____ Extracted entries

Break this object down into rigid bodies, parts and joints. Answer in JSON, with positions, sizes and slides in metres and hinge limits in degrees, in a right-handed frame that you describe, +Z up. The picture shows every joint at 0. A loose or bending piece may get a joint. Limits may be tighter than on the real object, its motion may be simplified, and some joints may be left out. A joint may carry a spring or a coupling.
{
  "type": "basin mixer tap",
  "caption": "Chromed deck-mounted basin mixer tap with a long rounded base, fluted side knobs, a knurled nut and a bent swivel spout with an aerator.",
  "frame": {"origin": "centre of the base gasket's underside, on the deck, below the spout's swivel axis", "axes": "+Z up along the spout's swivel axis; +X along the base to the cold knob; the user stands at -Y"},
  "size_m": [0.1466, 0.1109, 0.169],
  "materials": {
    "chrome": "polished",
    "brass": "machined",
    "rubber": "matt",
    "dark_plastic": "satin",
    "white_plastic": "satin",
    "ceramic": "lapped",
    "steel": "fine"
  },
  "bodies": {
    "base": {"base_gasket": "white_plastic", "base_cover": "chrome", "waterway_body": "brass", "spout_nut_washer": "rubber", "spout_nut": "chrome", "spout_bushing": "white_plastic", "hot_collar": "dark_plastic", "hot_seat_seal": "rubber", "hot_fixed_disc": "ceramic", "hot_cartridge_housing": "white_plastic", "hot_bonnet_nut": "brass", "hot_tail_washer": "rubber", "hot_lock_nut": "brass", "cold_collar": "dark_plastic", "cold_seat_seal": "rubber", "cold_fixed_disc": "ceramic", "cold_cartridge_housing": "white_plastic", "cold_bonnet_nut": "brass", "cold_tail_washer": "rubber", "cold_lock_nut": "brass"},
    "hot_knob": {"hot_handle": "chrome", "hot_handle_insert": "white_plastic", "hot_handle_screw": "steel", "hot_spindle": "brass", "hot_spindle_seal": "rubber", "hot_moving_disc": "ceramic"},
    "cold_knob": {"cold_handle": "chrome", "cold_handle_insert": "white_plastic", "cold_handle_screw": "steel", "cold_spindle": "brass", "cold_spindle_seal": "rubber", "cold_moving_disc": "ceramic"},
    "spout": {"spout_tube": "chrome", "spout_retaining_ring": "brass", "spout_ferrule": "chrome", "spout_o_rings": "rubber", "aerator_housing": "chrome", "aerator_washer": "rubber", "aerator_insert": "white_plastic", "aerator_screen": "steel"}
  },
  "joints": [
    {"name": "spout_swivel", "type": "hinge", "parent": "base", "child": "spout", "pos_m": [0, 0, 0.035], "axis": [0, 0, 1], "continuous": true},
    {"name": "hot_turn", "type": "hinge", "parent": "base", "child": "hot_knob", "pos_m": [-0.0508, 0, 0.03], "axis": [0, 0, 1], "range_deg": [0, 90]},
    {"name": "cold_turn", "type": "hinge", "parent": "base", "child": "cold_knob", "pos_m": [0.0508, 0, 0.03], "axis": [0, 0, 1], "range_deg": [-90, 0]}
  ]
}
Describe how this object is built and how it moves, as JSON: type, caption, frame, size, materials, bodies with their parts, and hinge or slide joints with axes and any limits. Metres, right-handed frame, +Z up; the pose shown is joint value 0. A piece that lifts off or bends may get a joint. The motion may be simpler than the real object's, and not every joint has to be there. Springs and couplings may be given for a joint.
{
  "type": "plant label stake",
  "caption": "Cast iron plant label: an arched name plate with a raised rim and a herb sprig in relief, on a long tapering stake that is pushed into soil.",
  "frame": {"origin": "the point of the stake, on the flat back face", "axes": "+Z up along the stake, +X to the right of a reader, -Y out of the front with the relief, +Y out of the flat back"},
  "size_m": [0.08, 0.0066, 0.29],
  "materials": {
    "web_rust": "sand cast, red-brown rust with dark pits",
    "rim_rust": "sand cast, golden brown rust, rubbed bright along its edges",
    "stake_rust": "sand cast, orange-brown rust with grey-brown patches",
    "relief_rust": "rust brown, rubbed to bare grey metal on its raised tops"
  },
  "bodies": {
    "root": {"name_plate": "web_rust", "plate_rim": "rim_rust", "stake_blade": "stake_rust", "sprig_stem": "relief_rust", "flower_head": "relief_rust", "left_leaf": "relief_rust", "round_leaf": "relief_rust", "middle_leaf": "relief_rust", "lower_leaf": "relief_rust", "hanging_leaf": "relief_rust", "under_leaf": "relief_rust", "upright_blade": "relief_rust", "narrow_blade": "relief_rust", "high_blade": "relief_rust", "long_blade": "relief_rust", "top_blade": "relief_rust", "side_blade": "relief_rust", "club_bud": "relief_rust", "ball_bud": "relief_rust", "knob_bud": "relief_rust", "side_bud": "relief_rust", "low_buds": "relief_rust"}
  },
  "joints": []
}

________

Provide all the records again, word for word.

▶ _Complete response_:
Break this object down into rigid bodies, parts and joints. Answer in JSON, with positions, sizes and slides in metres and hinge limits in degrees, in a right-handed frame that you describe, +Z up. The picture shows every joint at 0. A loose or bending piece may get a joint. Limits may be tighter than on the real object, its motion may be simplified, and some joints may be left out. A joint may carry a spring or a coupling.
{
  "type": "basin mixer tap",
  "caption": "Chromed deck-mounted basin mixer tap with a long rounded base, fluted side knobs, a knurled nut and a bent swivel spout with an aerator.",
  "frame": {"origin": "centre of the base gasket's underside, on the deck, below the spout's swivel axis", "axes": "+Z up along the spout's swivel axis; +X along the base to the cold knob; the user stands at -Y"},
  "size_m": [0.1466, 0.1109, 0.169],
  "materials": {
    "chrome": "polished",
    "brass": "machined",
    "rubber": "matt",
    "dark_plastic": "satin",
    "white_plastic": "satin",
    "ceramic": "lapped",
    "steel": "fine"
  },
  "bodies": {
    "base": {"base_gasket": "white_plastic", "base_cover": "chrome", "waterway_body": "brass", "spout_nut_washer": "rubber", "spout_nut": "chrome", "spout_bushing": "white_plastic", "hot_collar": "dark_plastic", "hot_seat_seal": "rubber", "hot_fixed_disc": "ceramic", "hot_cartridge_housing": "white_plastic", "hot_bonnet_nut": "brass", "hot_tail_washer": "rubber", "hot_lock_nut": "brass", "cold_collar": "dark_plastic", "cold_seat_seal": "rubber", "cold_fixed_disc": "ceramic", "cold_cartridge_housing": "white_plastic", "cold_bonnet_nut": "brass", "cold_tail_washer": "rubber", "cold_lock_nut": "brass"},
    "hot_knob": {"hot_handle": "chrome", "hot_handle_insert": "white_plastic", "hot_handle_screw": "steel", "hot_spindle": "brass", "hot_spindle_seal": "rubber", "hot_moving_disc": "ceramic"},
    "cold_knob": {"cold_handle": "chrome", "cold_handle_insert": "white_plastic", "cold_handle_screw": "steel", "cold_spindle": "brass", "cold_spindle_seal": "rubber", "cold_moving_disc": "ceramic"},
    "spout": {"spout_tube": "chrome", "spout_retaining_ring": "brass", "spout_ferrule": "chrome", "spout_o_rings": "rubber", "aerator_housing": "chrome", "aerator_washer": "rubber", "aerator_insert": "white_plastic", "aerator_screen": "steel"}
  },
  "joints": [
    {"name": "spout_swivel", "type": "hinge", "parent": "base", "child": "spout", "pos_m": [0, 0, 0.035], "axis": [0, 0, 1], "continuous": true},
    {"name": "hot_turn", "type": "hinge", "parent": "base", "child": "hot_knob", "pos_m": [-0.0508, 0, 0.03], "axis": [0, 0, 1], "range_deg": [0, 90]},
    {"name": "cold_turn", "type": "hinge", "parent": "base", "child": "cold_knob", "pos_m": [0.0508, 0, 0.03], "axis": [0, 0, 1], "range_deg": [-90, 0]}
  ]
}
Describe how this object is built and how it moves, as JSON: type, caption, frame, size, materials, bodies with their parts, and hinge or slide joints with axes and any limits. Metres, right-handed frame, +Z up; the pose shown is joint value 0. A piece that lifts off or bends may get a joint. The motion may be simpler than the real object's, and not every joint has to be there. Springs and couplings may be given for a joint.
{
  "type": "plant label stake",
  "caption": "Cast iron plant label: an arched name plate with a raised rim and a herb sprig in relief, on a long tapering stake that is pushed into soil.",
  "frame": {"origin": "the point of the stake, on the flat back face", "axes": "+Z up along the stake, +X to the right of a reader, -Y out of the front with the relief, +Y out of the flat back"},
  "size_m": [0.08, 0.0066, 0.29],
  "materials": {
    "web_rust": "sand cast, red-brown rust with dark pits",
    "rim_rust": "sand cast, golden brown rust, rubbed bright along its edges",
    "stake_rust": "sand cast, orange-brown rust with grey-brown patches",
    "relief_rust": "rust brown, rubbed to bare grey metal on its raised tops"
  },
  "bodies": {
    "root": {"name_plate": "web_rust", "plate_rim": "rim_rust", "stake_blade": "stake_rust", "sprig_stem": "relief_rust", "flower_head": "relief_rust", "left_leaf": "relief_rust", "round_leaf": "relief_rust", "middle_leaf": "relief_rust", "lower_leaf": "relief_rust", "hanging_leaf": "relief_rust", "under_leaf": "relief_rust", "upright_blade": "relief_rust", "narrow_blade": "relief_rust", "high_blade": "relief_rust", "long_blade": "relief_rust", "top_blade": "relief_rust", "side_blade": "relief_rust", "club_bud": "relief_rust", "ball_bud": "relief_rust", "knob_bud": "relief_rust", "side_bud": "relief_rust", "low_buds": "relief_rust"}
  },
  "joints": []
}